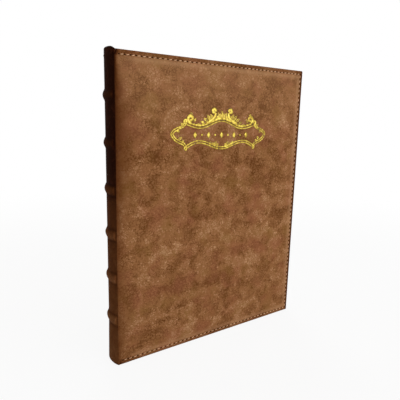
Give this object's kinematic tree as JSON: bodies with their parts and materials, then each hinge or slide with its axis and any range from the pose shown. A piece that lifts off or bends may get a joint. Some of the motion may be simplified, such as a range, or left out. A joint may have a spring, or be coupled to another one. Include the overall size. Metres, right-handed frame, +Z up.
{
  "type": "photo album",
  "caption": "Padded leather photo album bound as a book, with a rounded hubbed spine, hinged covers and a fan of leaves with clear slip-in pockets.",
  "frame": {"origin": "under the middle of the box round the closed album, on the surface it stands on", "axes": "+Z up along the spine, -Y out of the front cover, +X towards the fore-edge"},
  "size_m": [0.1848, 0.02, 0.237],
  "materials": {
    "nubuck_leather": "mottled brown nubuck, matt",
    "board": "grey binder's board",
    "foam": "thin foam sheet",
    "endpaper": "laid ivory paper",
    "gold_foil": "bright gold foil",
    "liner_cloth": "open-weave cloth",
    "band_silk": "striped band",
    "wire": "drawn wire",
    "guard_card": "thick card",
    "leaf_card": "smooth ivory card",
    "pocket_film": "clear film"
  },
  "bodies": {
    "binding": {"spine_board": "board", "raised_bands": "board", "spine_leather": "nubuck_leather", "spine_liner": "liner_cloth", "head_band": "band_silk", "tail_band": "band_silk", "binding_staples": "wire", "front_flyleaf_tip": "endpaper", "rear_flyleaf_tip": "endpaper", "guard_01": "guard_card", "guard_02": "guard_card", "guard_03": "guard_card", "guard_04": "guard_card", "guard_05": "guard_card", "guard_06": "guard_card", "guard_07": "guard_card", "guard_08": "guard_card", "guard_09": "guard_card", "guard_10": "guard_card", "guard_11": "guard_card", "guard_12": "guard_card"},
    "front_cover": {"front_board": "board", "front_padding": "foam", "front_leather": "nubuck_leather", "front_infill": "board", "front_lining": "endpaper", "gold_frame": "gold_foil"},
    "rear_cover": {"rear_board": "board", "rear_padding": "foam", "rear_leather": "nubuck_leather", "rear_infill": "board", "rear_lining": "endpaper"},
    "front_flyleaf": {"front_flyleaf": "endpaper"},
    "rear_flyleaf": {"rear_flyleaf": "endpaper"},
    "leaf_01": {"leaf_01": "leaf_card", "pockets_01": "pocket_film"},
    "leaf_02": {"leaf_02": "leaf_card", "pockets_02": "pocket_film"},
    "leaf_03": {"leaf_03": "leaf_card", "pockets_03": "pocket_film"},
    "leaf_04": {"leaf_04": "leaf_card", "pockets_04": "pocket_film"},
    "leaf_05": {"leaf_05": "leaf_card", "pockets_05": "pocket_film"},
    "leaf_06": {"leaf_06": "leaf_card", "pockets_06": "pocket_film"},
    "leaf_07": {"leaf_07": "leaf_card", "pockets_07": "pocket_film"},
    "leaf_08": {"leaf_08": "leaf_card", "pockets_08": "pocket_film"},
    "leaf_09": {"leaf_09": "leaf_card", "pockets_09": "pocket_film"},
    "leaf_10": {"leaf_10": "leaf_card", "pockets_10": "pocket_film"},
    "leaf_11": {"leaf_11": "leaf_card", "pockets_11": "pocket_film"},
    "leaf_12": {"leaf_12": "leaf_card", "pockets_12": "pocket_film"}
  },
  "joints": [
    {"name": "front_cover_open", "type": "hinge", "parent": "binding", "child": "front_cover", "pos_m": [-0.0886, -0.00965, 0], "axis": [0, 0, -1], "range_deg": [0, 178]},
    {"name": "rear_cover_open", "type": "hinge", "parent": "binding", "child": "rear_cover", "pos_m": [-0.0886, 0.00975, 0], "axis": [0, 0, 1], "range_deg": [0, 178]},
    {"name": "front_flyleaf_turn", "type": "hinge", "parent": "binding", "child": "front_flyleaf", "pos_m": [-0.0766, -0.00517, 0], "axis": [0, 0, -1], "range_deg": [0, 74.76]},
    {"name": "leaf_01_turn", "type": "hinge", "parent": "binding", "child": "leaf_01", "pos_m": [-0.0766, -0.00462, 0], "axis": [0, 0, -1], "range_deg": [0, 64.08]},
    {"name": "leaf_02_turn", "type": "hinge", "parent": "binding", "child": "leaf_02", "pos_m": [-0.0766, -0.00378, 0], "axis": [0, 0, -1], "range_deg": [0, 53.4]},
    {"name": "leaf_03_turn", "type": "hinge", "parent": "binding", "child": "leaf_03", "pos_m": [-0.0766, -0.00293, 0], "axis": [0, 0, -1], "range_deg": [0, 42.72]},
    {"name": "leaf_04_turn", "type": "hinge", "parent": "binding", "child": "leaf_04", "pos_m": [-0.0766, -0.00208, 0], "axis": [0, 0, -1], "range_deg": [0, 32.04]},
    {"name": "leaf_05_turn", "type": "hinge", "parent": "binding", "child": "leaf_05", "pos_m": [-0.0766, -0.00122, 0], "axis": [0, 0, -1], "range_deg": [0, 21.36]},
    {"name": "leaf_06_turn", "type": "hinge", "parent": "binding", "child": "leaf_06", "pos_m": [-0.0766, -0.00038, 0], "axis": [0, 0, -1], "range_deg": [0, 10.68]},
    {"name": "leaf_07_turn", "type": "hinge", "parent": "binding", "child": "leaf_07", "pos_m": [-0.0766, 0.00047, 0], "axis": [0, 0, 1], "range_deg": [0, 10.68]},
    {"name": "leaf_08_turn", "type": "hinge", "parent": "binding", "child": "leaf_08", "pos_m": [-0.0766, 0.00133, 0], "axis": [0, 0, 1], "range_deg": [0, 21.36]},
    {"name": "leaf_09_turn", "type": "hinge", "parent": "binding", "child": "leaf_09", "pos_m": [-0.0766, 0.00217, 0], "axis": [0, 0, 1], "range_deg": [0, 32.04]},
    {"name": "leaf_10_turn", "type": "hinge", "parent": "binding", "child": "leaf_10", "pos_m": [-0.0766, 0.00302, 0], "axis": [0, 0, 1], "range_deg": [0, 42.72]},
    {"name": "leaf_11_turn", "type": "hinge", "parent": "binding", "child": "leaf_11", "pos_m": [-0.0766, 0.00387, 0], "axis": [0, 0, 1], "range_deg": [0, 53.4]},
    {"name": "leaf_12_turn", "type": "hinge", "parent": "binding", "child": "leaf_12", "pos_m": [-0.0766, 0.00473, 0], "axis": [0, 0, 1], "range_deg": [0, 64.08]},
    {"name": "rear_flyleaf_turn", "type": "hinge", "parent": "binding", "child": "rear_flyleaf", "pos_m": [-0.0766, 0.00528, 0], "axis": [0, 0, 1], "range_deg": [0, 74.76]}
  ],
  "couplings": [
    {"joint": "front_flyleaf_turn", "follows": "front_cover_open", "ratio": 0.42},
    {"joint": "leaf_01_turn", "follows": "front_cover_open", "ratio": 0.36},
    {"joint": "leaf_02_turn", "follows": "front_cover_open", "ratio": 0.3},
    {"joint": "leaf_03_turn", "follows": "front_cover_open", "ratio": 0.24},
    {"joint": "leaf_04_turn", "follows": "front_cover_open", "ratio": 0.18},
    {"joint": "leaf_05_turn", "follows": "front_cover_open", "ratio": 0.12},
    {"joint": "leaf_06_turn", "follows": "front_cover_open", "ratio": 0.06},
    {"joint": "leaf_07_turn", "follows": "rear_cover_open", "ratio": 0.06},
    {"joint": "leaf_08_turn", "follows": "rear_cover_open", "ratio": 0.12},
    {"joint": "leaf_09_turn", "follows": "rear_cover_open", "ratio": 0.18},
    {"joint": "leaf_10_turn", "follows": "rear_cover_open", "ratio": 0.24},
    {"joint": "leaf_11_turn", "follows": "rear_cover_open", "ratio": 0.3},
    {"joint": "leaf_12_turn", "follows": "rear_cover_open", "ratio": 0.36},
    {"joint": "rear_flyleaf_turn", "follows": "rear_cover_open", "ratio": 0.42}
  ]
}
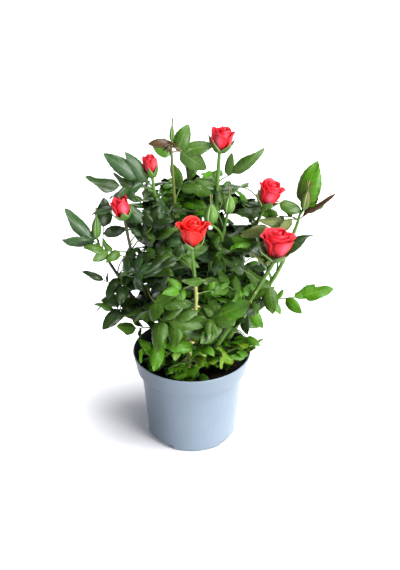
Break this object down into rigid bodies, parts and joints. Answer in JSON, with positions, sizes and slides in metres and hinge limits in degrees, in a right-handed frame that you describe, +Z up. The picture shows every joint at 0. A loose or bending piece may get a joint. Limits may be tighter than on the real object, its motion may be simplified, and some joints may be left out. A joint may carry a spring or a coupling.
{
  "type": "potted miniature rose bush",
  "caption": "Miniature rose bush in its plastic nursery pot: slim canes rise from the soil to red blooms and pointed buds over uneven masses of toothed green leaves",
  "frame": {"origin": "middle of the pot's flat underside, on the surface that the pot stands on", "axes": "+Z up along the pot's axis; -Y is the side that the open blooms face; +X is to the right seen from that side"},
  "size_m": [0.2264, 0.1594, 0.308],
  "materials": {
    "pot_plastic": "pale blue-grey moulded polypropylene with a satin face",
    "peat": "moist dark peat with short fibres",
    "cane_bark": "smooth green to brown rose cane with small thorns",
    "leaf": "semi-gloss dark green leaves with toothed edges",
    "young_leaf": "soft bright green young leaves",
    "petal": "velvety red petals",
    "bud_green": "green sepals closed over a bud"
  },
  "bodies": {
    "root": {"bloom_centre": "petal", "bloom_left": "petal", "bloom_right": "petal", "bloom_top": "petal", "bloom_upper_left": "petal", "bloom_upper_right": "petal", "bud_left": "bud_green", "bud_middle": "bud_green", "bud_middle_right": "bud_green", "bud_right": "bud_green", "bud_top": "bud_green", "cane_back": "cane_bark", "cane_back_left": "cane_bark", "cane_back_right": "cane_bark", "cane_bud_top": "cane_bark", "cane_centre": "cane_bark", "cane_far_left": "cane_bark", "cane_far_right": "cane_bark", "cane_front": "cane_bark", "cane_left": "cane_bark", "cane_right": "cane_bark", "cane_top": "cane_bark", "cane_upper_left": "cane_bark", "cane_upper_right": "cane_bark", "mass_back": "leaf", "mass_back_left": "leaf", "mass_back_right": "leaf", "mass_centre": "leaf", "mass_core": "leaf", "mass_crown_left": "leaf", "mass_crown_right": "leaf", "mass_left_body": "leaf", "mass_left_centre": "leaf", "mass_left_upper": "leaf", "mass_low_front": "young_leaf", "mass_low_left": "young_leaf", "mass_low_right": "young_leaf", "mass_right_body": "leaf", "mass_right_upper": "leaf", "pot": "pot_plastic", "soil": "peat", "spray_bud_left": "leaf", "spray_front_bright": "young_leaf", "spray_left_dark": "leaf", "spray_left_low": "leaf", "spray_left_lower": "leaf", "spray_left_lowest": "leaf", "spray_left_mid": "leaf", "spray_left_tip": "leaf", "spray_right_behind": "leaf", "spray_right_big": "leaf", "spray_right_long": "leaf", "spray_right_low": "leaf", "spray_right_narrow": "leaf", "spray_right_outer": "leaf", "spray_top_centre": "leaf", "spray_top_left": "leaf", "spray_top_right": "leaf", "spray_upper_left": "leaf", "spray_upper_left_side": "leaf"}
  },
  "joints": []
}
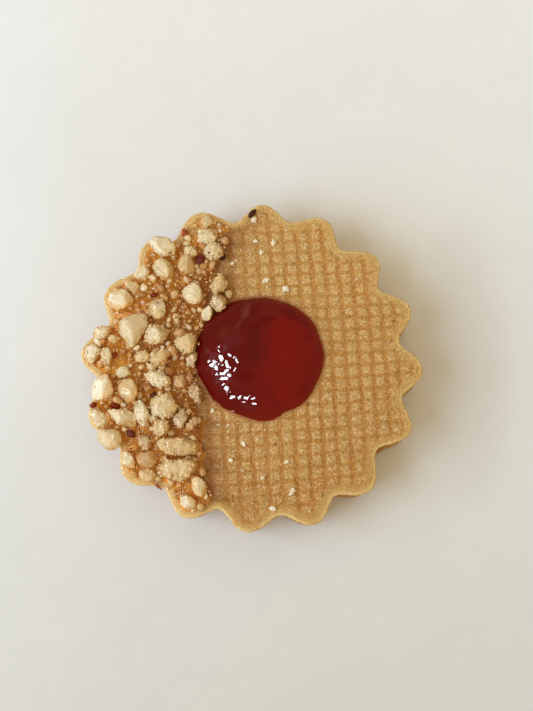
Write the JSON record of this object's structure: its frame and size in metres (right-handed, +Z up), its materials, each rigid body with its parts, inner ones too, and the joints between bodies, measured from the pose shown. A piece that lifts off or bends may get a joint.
☆ ☆ ☆ ☆
Filter the records for lines holding the string "bodies". Copy each one.

The response:
Give this object's kinematic tree as JSON: bodies with their parts and materials, then each hinge or slide with its axis and any range from the pose shown. A piece that lifts off or bends may get a joint. Some of the motion may be simplified, such as a range, or left out. A joint may have a spring, or be coupled to another one. Include the overall size. Metres, right-handed frame, +Z up.
  "bodies": {
Break this object down into rigid bodies, parts and joints. Answer in JSON, with positions, sizes and slides in metres and hinge limits in degrees, in a right-handed frame that you describe, +Z up. The picture shows every joint at 0. A loose or bending piece may get a joint. Limits may be tighter than on the real object, its motion may be simplified, and some joints may be left out. A joint may carry a spring or a coupling.
  "bodies": {
Write the JSON record of this object's structure: its frame and size in metres (right-handed, +Z up), its materials, each rigid body with its parts, inner ones too, and the joints between bodies, measured from the pose shown. A piece that lifts off or bends may get a joint.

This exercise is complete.